**What you should do**. Scan the data below for the string "type". Copy every line where it appears.
[start]
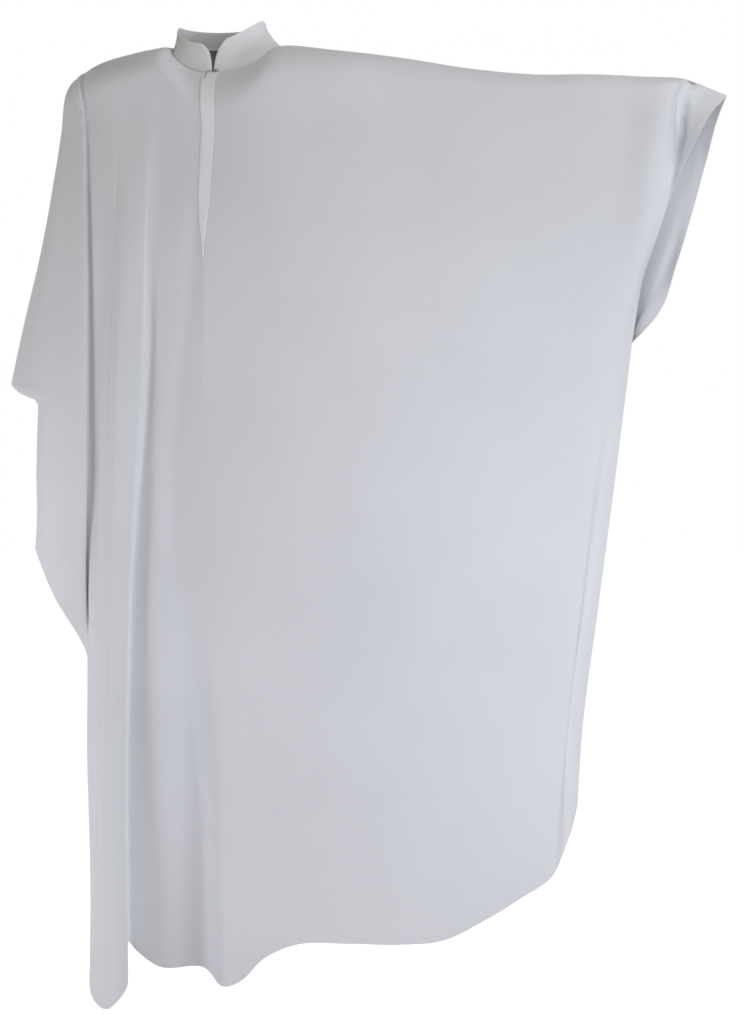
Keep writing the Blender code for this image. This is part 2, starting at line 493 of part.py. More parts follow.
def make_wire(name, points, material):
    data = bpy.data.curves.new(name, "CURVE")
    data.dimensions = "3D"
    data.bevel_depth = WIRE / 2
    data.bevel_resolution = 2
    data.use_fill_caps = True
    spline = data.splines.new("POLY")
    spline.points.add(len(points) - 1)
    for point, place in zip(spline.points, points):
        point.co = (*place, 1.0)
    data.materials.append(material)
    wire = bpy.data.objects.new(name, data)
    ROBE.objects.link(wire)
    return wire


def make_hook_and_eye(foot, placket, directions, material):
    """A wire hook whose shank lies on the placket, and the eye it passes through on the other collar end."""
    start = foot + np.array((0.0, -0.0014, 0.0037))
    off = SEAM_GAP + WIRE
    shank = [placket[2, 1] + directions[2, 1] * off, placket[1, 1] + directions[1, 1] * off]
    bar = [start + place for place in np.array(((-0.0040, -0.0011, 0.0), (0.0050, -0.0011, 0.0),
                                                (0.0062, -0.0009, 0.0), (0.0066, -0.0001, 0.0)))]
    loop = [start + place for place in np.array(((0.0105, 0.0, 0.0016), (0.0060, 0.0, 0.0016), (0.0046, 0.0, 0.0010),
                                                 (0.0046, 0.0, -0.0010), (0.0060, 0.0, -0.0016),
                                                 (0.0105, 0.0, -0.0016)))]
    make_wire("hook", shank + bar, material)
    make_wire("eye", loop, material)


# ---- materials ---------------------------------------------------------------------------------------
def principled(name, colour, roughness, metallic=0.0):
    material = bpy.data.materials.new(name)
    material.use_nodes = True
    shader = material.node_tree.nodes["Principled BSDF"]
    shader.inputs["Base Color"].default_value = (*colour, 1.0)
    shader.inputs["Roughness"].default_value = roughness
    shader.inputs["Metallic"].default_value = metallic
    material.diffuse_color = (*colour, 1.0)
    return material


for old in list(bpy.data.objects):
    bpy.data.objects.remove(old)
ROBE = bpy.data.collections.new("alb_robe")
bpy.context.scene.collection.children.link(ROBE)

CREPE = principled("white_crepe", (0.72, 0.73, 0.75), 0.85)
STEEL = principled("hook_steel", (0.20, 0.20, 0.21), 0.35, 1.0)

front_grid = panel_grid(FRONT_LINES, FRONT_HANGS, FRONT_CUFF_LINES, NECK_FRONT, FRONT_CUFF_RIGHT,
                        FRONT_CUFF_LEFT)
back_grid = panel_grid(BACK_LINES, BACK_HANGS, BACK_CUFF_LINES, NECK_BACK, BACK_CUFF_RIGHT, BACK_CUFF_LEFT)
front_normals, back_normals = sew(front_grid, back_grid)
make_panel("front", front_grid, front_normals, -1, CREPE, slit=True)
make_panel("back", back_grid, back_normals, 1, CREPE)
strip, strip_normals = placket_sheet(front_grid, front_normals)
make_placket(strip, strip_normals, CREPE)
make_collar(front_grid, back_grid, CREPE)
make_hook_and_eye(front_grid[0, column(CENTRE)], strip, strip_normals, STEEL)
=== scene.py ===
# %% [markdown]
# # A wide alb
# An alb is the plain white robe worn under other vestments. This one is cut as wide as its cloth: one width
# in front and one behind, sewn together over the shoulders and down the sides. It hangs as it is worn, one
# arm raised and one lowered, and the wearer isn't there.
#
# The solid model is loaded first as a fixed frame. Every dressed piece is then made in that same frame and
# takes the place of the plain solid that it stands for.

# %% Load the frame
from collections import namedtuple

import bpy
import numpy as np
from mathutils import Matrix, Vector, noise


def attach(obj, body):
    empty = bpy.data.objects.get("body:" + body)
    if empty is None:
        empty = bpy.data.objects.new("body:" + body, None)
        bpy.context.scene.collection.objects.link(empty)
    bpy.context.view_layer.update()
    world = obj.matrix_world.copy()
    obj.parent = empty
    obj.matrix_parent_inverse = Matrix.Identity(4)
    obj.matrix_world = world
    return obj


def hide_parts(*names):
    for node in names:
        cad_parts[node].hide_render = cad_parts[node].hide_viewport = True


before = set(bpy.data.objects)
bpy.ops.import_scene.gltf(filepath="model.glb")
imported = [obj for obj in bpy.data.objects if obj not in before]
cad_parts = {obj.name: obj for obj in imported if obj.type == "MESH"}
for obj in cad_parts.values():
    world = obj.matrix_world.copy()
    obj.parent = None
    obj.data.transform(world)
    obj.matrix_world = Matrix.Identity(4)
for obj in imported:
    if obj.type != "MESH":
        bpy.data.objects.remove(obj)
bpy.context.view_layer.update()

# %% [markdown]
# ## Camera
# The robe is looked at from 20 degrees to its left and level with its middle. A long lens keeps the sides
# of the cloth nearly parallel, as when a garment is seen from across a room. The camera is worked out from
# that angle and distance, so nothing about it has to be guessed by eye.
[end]
**Response below**.
cad_parts = {obj.name: obj for obj in imported if obj.type == "MESH"}
    if obj.type != "MESH":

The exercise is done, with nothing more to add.